Canada’s job market ended 2021 on a high note. According to Statistics Canada, Part-time employment declined by 68,000, but that was offset by a strong upswing in full-time employment of 123,000 for a total net of 55,000. These numbers were driven by gains in the good-producing sector with Ontario and Saskatchewan seeing the most growth.

However, these numbers came from before the surge in the newest COVID-19 variant. Omicron in Canada is causing a severe decline in employment to start 2022. Nonetheless, there is cause for optimism.

The Bad News

A lot of jobs were lost—more than expected. Statistics Canada reported that employment fell by 200,000 in January, with 117,000 part-time jobs lost and 83,000 full-time. Total hours worked fell by over 2 per cent after being at pre-pandemic levels at the end of 2021.

Most of these jobs were lost in Ontario and Quebec, where lockdown measures were the strictest in the country. Industries such as accommodation and food services, information, culture and recreation, and retail trade saw the largest declines.

The unemployment rate grew for the first time since April 2021, from 6 per cent to 6.5. The demographics who experienced the worst increases were young people aged 15 to 24 (2.5 per cent to 13.6) and women aged 25 to 54 (0.6 per cent to 5.3).

Finally, 10 per cent of employees were absent from work due to illness or disability—a record high.

The Good News

However, recent history shows the Canadian job market can rebound quickly. A similar surge in job losses last year in January was followed by 272,500 new jobs in February.
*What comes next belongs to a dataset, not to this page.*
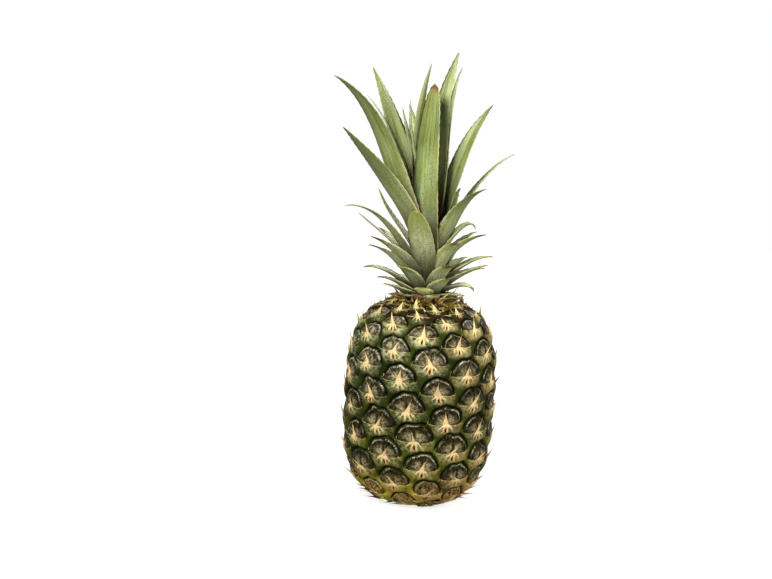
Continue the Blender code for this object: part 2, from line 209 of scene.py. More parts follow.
class Wire:
    """A value that flows between shader nodes. Python's operators on it add Math nodes."""

    def __init__(self, finish, socket):
        self.finish = finish
        self.socket = socket

    def maths(self, operation, *values):
        return self.finish.node("ShaderNodeMath", {"operation": operation}, dict(enumerate(values)))

    def __add__(self, other):
        return self.maths("ADD", self, other)

    def __radd__(self, other):
        return self.maths("ADD", other, self)

    def __sub__(self, other):
        return self.maths("SUBTRACT", self, other)

    def __rsub__(self, other):
        return self.maths("SUBTRACT", other, self)

    def __mul__(self, other):
        return self.maths("MULTIPLY", self, other)

    def __rmul__(self, other):
        return self.maths("MULTIPLY", other, self)

    def __truediv__(self, other):
        return self.maths("DIVIDE", self, other)

    def __pow__(self, other):
        return self.maths("POWER", self, other)

    def __abs__(self):
        return self.maths("ABSOLUTE", self)

    def sine(self):
        return self.maths("SINE", self)

    def above(self, low, high):
        """0 below low, 1 above high and smooth between them."""
        settings = {"interpolation_type": "SMOOTHSTEP"}
        return self.finish.node("ShaderNodeMapRange", settings, {0: self, 1: low, 2: high})

    def below(self, low, high):
        """1 below low, 0 above high and smooth between them."""
        settings = {"interpolation_type": "SMOOTHSTEP"}
        return self.finish.node("ShaderNodeMapRange", settings, {0: self, 1: low, 2: high, 3: 1.0, 4: 0.0})

    def near(self, middle, width):
        """1 at the middle value, 0 further from it than the width."""
        return abs(self - middle).below(0.0, width)


class Finish:
    """A material, and the one way to add nodes to it."""

    def __init__(self, name, **uniform):
        self.material = bpy.data.materials.new(name)
        self.material.use_nodes = True
        self.tree = self.material.node_tree
        self.shader = self.tree.nodes["Principled BSDF"]
        for socket, value in uniform.items():
            self.shader.inputs[socket.replace("_", " ")].default_value = value

    def node(self, kind, settings=None, inputs=None, output=0):
        made = self.tree.nodes.new(kind)
        for name, value in (settings or {}).items():
            setattr(made, name, value)
        for key, value in (inputs or {}).items():
            self.feed(made.inputs[key], value)
        return Wire(self, made.outputs[output])

    def feed(self, socket, value):
        if isinstance(value, Wire):
            self.tree.links.new(value.socket, socket)
        elif socket.type == "RGBA":
            socket.default_value = (*value, 1.0)
        else:
            socket.default_value = value

    def wear(self, **values):
        """Feeds the shader's own sockets."""
        for socket, value in values.items():
            self.feed(self.shader.inputs[socket.replace("_", " ")], value)

    def mix(self, share, first, second):
        """The first colour where share is 0 and the second where it is 1."""
        return self.node("ShaderNodeMix", {"data_type": "RGBA"}, {0: share, 6: first, 7: second}, 2)

    def attribute(self, name):
        return self.node("ShaderNodeAttribute", {"attribute_name": name}, output="Fac")

    def place_of(self, name):
        """The three numbers of a vector attribute."""
        vector = self.node("ShaderNodeAttribute", {"attribute_name": name}, output="Vector")
        return [self.node("ShaderNodeSeparateXYZ", None, {0: vector}, axis) for axis in range(3)]

    def position(self):
        return self.node("ShaderNodeTexCoord", output="Object")

    def join(self, x, y, z):
        return self.node("ShaderNodeCombineXYZ", None, {0: x, 1: y, 2: z})

    def noise(self, place, scale, detail=3.0, roughness=0.55):
        """Cloudy values round 0.5."""
        inputs = {"Vector": place, "Scale": scale, "Detail": detail, "Roughness": roughness}
        return self.node("ShaderNodeTexNoise", None, inputs)

    def cells(self, place, scale):
        """Distance to the nearest of many scattered points."""
        return self.node("ShaderNodeTexVoronoi", None, {"Vector": place, "Scale": scale}, "Distance")

    def bump(self, height, depth, under=None):
        """A surface raised by depth, in metres, where height is 1."""
        inputs = {"Strength": 1.0, "Distance": depth, "Height": height}
        if under:
            inputs["Normal"] = under
        return self.node("ShaderNodeBump", None, inputs)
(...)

Then in the spring, after losing nearly another 200,000, June bounced back with a gain of 214,000.

As frustrating as these yo-yoing numbers may be, it is encouraging to see that Canada’s job market is resilient. Also, while the record number of workers out due to illness is also daunting, it’s also a sign that employers tried to keep employees on payroll instead of laying them off. It’s also encouraging that workers are taking the necessary time off while to sick to avoid spread, hopefully leading to a shorter wave.

Average hourly wages grew by $0.72 in January 2022, which was down 2.7 per cent from the end of 2021, but still a 2.4 per cent year-over-year increase. So, for those looking for a new job, the good news is that wages are still trending upwards.

Finally, experts say that the worst of this wave is over, and provinces are rolling back mandates. We have seen a lot of ups and downs in the last two years, but this is certainly cause for cautious optimism for job seekers as things settle into a new normal.